› Por Facundo de Almeida
El debate que desató no hace tanto, en 2010, el libro Arquitectura Milagrosa, de Llázter Moix, sobre la arquitectura contemporánea en España, post Museo Guggenheim de Bilbao, parece hoy una discusión del Pleistoceno.
En ese libro el autor da cuenta de las numerosas y costosas obras de arquitectura que se realizaron en lugares grandes y pequeños de la península ibérica, luego de la fiebre que desató la franquicia europea del museo neoyorquino. Esto provocó que todo alcalde español quisiera su gran obra arquitectónica y mejor si quedaba en manos de un arquitecto estrella. Se destinaron miles de millones de euros a edificios que en muchos casos quedaron vacías de contenido y con serias dificultades de mantenimiento, algo que se agravó con la crisis.
La política que exige hoy el Consejo Superior de Colegios de Arquitectos de España es la opuesta. No buscan en las millonarias obras nuevas la salida a la crisis, sino por el contrario imploran al Estado que contribuya a la restauración del patrimonio. Algo parecido a lo que ocurrió en los inicios de la recuperada democracia española y que permitió exportar a América latina el modelo de escuelas-taller. Según estadísticas publicadas en los diarios de Madrid, uno de cada dos arquitectos españoles está desocupado, uno de cada dos estudios cerró sus puertas y quedan trabajando sólo un 8 o 9 por ciento de los que existían hace cinco años.

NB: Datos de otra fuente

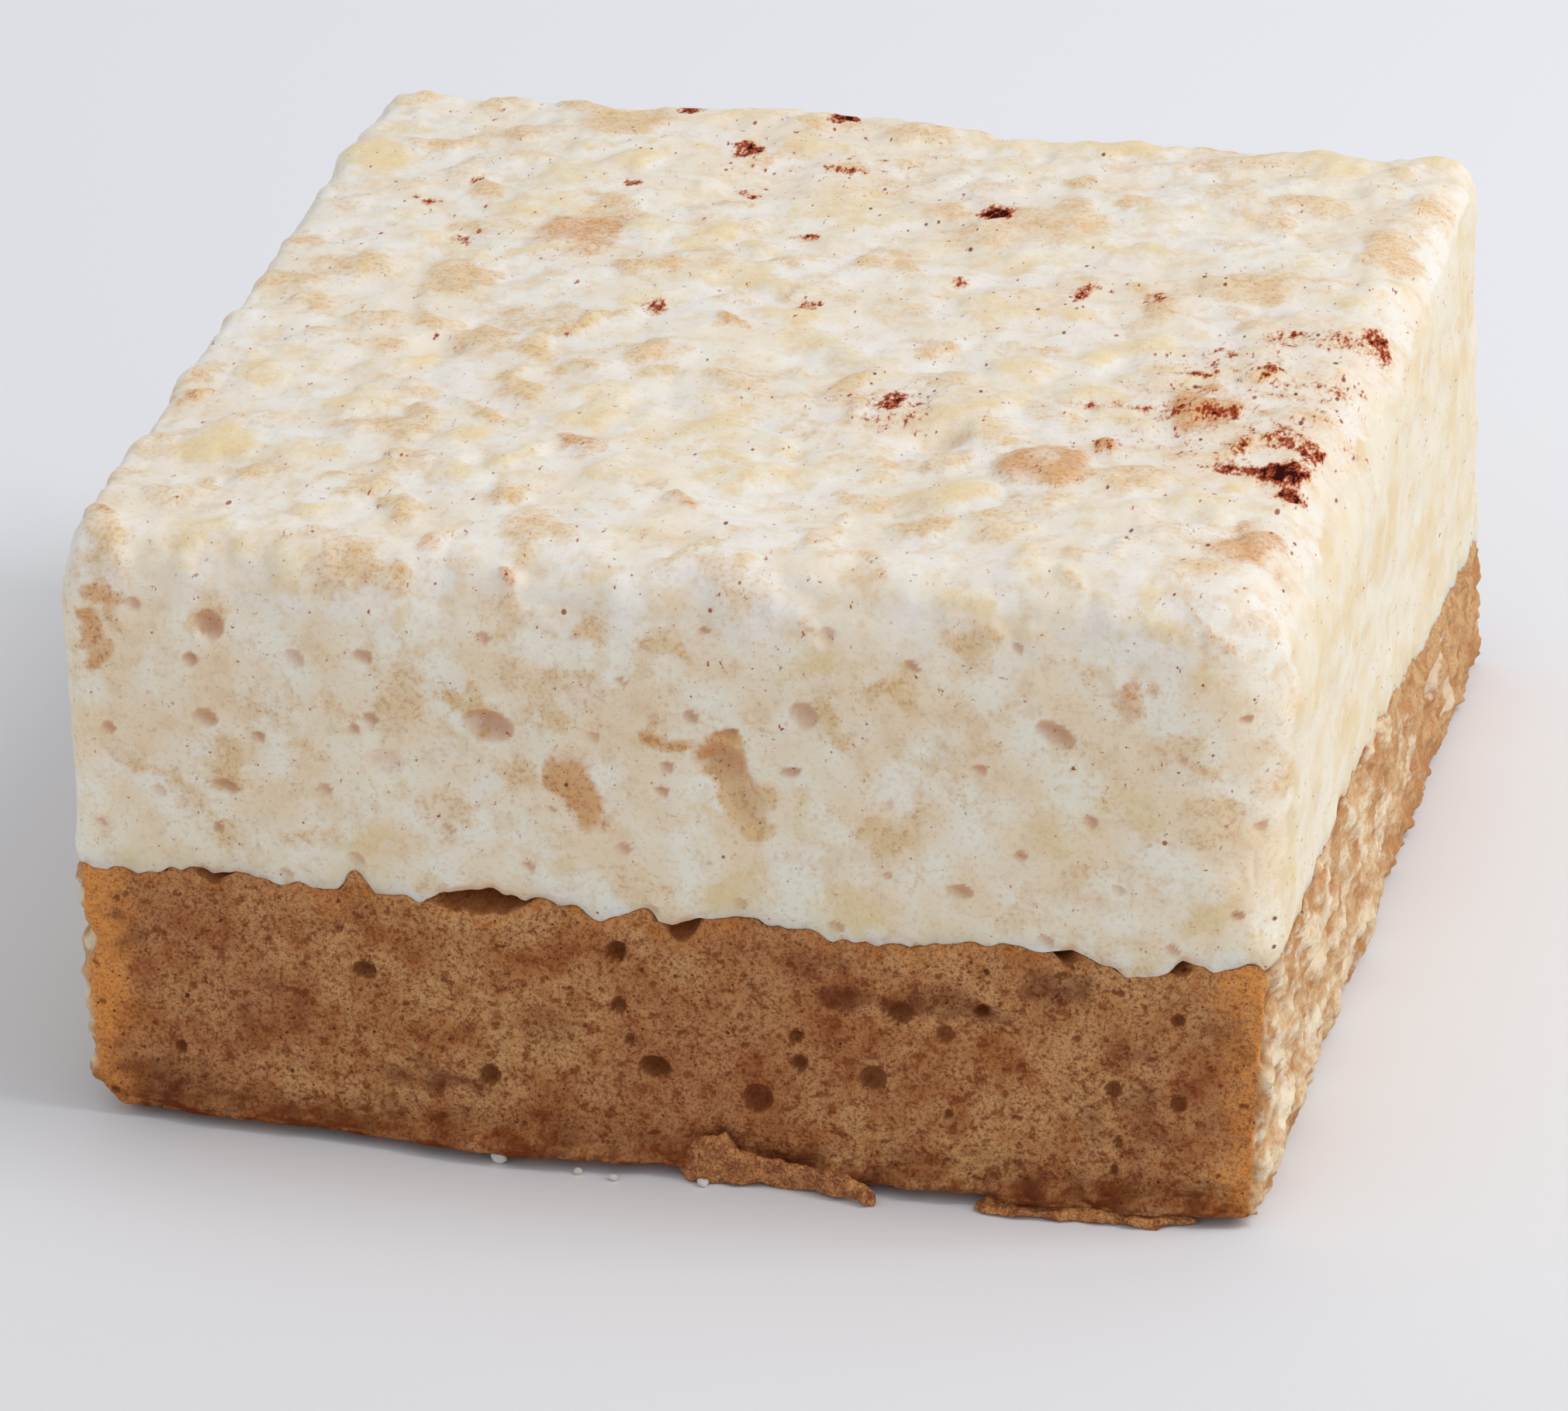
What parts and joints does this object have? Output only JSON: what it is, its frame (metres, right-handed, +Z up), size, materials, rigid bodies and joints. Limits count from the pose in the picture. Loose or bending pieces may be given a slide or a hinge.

El presidente del Consejo, Jordi Ludevid, afirma que “el gobierno nos ha comunicado que tiene intención de sacar una ley de rehabilitación para aliviar la desocupación, pero nosotros creemos que antes del verano se deben poner en marcha los aspectos más importantes de ésta mediante un real decreto de urgencia”. Proponen un sello básico de la edificación que los arquitectos consideran debería ser obligatorio y estar segmentado bien por usos o bien por edades de edificación. “El objetivo es crear un sello turístico, un sello escolar, para potenciar la rehabilitación en España”.
Este requisito existe en otros países europeos que tienen unas tasas de rehabilitación del 80 por ciento, como es el caso de Dinamarca, o del ’60, como Alemania, mientras que España tan sólo realiza un 20 por ciento de rehabilitación. Además, apostó “por una rehabilitación arquitectónica no segmentada y que evite la destrucción del patrimonio histórico nacional”.
Para financiar estas actuaciones, Ludevid abogó no sólo por las subvenciones e incentivos fiscales, sino también por la participación de las utilidades, con objeto de posibilitar “una morosidad nula”. Desde su punto de vista, “las compañías de agua, de electricidad, de gas deberán ayudar a este proceso porque con este sistema se conseguirá un ahorro energético y mayor eficiencia, por lo que en siete años, gracias a este ahorro, se podrán financiar estas inversiones”.
También reclamó desgravaciones impositivas. “Es imprescindible un mecanismo de incentivo fiscal para que el impacto sea el menor posible, con mayores desgravaciones para las rentas más bajas”, y explicó que los propietarios también deberían aportar, “porque estas mejoras influyen luego en el valor patrimonial del inmueble”. La opción es clara. Rehabilitar edificios, lo que redundará en una reactivación económica, mejora medioambiental por la reducción de consumo de energía y revalorización de las propiedades.
Y aquí nos quieren convencer, en un período de bonanza económica como pocas veces ha vivido el país, que no se puede preservar y restaurar el patrimonio arquitectónico porque esto afectaría la economía.
De todos modos, la decisión del Partido Popular en el gobierno parece ir por el camino inverso. El PP sigue creyendo en la construcción en la costa para salir de la crisis. Uno de sus líderes acaba de afirmar: “Cuánto daño se ha hecho con eso de la guerra contra el ladrillo. Esta tierra sigue teniendo un enorme potencial urbanístico, y lo vamos a desarrollar”. Todo esto para anunciar una modificación “muy profunda” de la legislación para permitir construcciones sobre las playas, algo que sin duda no solamente atentará contra el patrimonio sino que además tendrá un impacto sobre el medio ambiente y el paisaje cultural.
Como se ve, la defensa del patrimonio arquitectónico no es un capricho de la derecha, como muchos creen, sino una de las políticas urbanísticas más progresistas que se pueden llevar adelante, y más aún frente a una crisis como la europea, que tiene su origen –al menos, en gran medida– en la burbuja provocada por la especulación de los depredadores patrimoniales.